[3D code data]
---------------

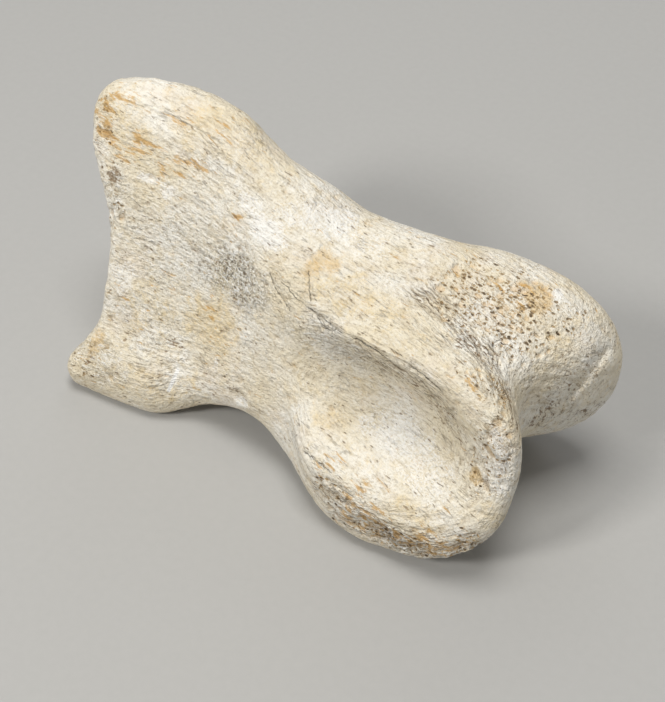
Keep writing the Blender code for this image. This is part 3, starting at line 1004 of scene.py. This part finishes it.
    def _bundles(self, bench: Bench, place: bpy.types.NodeSocket) -> Flow:
        """The close lines that run along the drawn bundles, broken and a little wavy.

        Args:
            bench: the material's bench.
            place: the point on the object.

        Returns:
            0 on the surface and 1 in a line.
        """
        wave = (bench.cloud(place, 0.28, 4.0, 0.6) - 0.5) * 3.6
        line = (bench.mark("bundle_side") + wave).folded(self.bundle_gap)
        broken = bench.cloud(bench.bent(bench.coordinates("grain"), 0.8, 1.0), 0.8, 3.0).between(0.4, 0.56)
        here = bench.mark("bundle_here") * (0.12 + 0.88 * bench.mark("fibrous_and_shade"))
        return line.between(0.2, 0.04) * (0.35 + 0.65 * broken) * here

    def _cracks(self, bench: Bench, place: bpy.types.NodeSocket) -> Flow:
        """The drawn cracks, with a fainter twin at each side, and a net of hairlines along the fibres.

        Args:
            bench: the material's bench.
            place: the point on the object.

        Returns:
            0 on the surface and 1 in a crack.
        """
        wobble = (bench.cloud(place, 0.9, 4.0, 0.7) - 0.5) * 1.3
        width = 0.45 + 0.55 * bench.cloud(place, 1.1, 3.0).between(0.38, 0.6)
        side = bench.mark("crack_side")
        twins = abs(abs(side + wobble * 1.5) - self.twin_gap).between(0.13, 0.04)
        twins = twins * bench.cloud(place, 0.8, 2.0).between(0.45, 0.6) * 0.6
        drawn = abs(side + wobble).between(0.15, 0.05).most(twins) * bench.mark("crack_here") * width
        net = bench.net(bench.bent(bench.coordinates("grain"), 0.6, 2.4), self.hairline_scale)
        broken = bench.cloud(place, 0.35, 3.0).between(0.52, 0.62)
        return drawn.most(net.between(0.035, 0.01) * broken * 0.4)


@dataclass(frozen=True)
class FloorFinish:
    """Plain pale studio board."""

    board: Colour = field(default_factory=lambda: ink(178, 177, 174))
    tint: Colour = field(default_factory=lambda: ink(173, 172, 169))
    tooth_scale: float = 0.6
    roughness: float = 0.9

    def material(self) -> bpy.types.Material:
        """Builds the material.

        Returns:
            The material.
        """
        bench = Bench("studio_board")
        tooth = bench.cloud(bench.place(), self.tooth_scale, 3.0)
        bench.feed(bench.shader.inputs["Base Color"], bench.mix(tooth, self.board, self.tint))
        bench.shader.inputs["Roughness"].default_value = self.roughness
        return bench.material


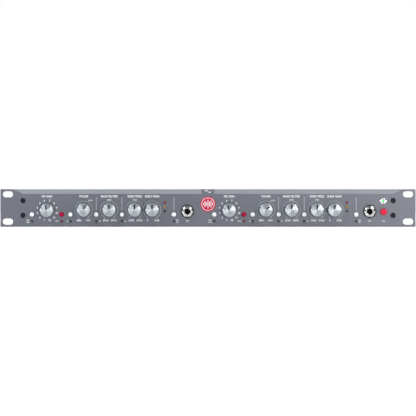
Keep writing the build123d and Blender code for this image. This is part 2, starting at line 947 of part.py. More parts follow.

---------------

■ **Exercise instructions**: Quote all of the entries verbatim.

■ **Response**:
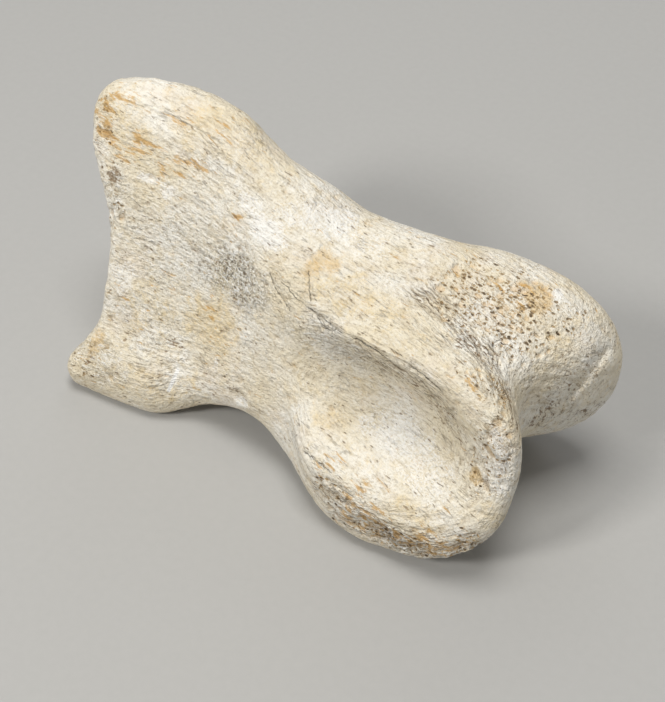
Keep writing the Blender code for this image. This is part 3, starting at line 1004 of scene.py. This part finishes it.
    def _bundles(self, bench: Bench, place: bpy.types.NodeSocket) -> Flow:
        """The close lines that run along the drawn bundles, broken and a little wavy.

        Args:
            bench: the material's bench.
            place: the point on the object.

        Returns:
            0 on the surface and 1 in a line.
        """
        wave = (bench.cloud(place, 0.28, 4.0, 0.6) - 0.5) * 3.6
        line = (bench.mark("bundle_side") + wave).folded(self.bundle_gap)
        broken = bench.cloud(bench.bent(bench.coordinates("grain"), 0.8, 1.0), 0.8, 3.0).between(0.4, 0.56)
        here = bench.mark("bundle_here") * (0.12 + 0.88 * bench.mark("fibrous_and_shade"))
        return line.between(0.2, 0.04) * (0.35 + 0.65 * broken) * here

    def _cracks(self, bench: Bench, place: bpy.types.NodeSocket) -> Flow:
        """The drawn cracks, with a fainter twin at each side, and a net of hairlines along the fibres.

        Args:
            bench: the material's bench.
            place: the point on the object.

        Returns:
            0 on the surface and 1 in a crack.
        """
        wobble = (bench.cloud(place, 0.9, 4.0, 0.7) - 0.5) * 1.3
        width = 0.45 + 0.55 * bench.cloud(place, 1.1, 3.0).between(0.38, 0.6)
        side = bench.mark("crack_side")
        twins = abs(abs(side + wobble * 1.5) - self.twin_gap).between(0.13, 0.04)
        twins = twins * bench.cloud(place, 0.8, 2.0).between(0.45, 0.6) * 0.6
        drawn = abs(side + wobble).between(0.15, 0.05).most(twins) * bench.mark("crack_here") * width
        net = bench.net(bench.bent(bench.coordinates("grain"), 0.6, 2.4), self.hairline_scale)
        broken = bench.cloud(place, 0.35, 3.0).between(0.52, 0.62)
        return drawn.most(net.between(0.035, 0.01) * broken * 0.4)


@dataclass(frozen=True)
class FloorFinish:
    """Plain pale studio board."""

    board: Colour = field(default_factory=lambda: ink(178, 177, 174))
    tint: Colour = field(default_factory=lambda: ink(173, 172, 169))
    tooth_scale: float = 0.6
    roughness: float = 0.9

    def material(self) -> bpy.types.Material:
        """Builds the material.

        Returns:
            The material.
        """
        bench = Bench("studio_board")
        tooth = bench.cloud(bench.place(), self.tooth_scale, 3.0)
        bench.feed(bench.shader.inputs["Base Color"], bench.mix(tooth, self.board, self.tint))
        bench.shader.inputs["Roughness"].default_value = self.roughness
        return bench.material


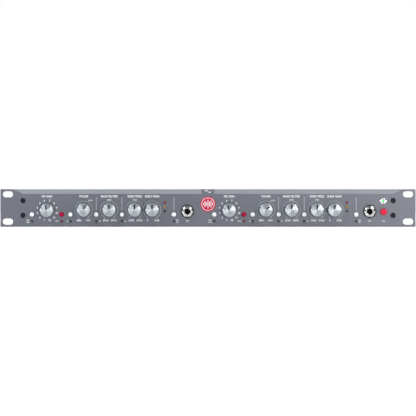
Keep writing the build123d and Blender code for this image. This is part 2, starting at line 947 of part.py. More parts follow.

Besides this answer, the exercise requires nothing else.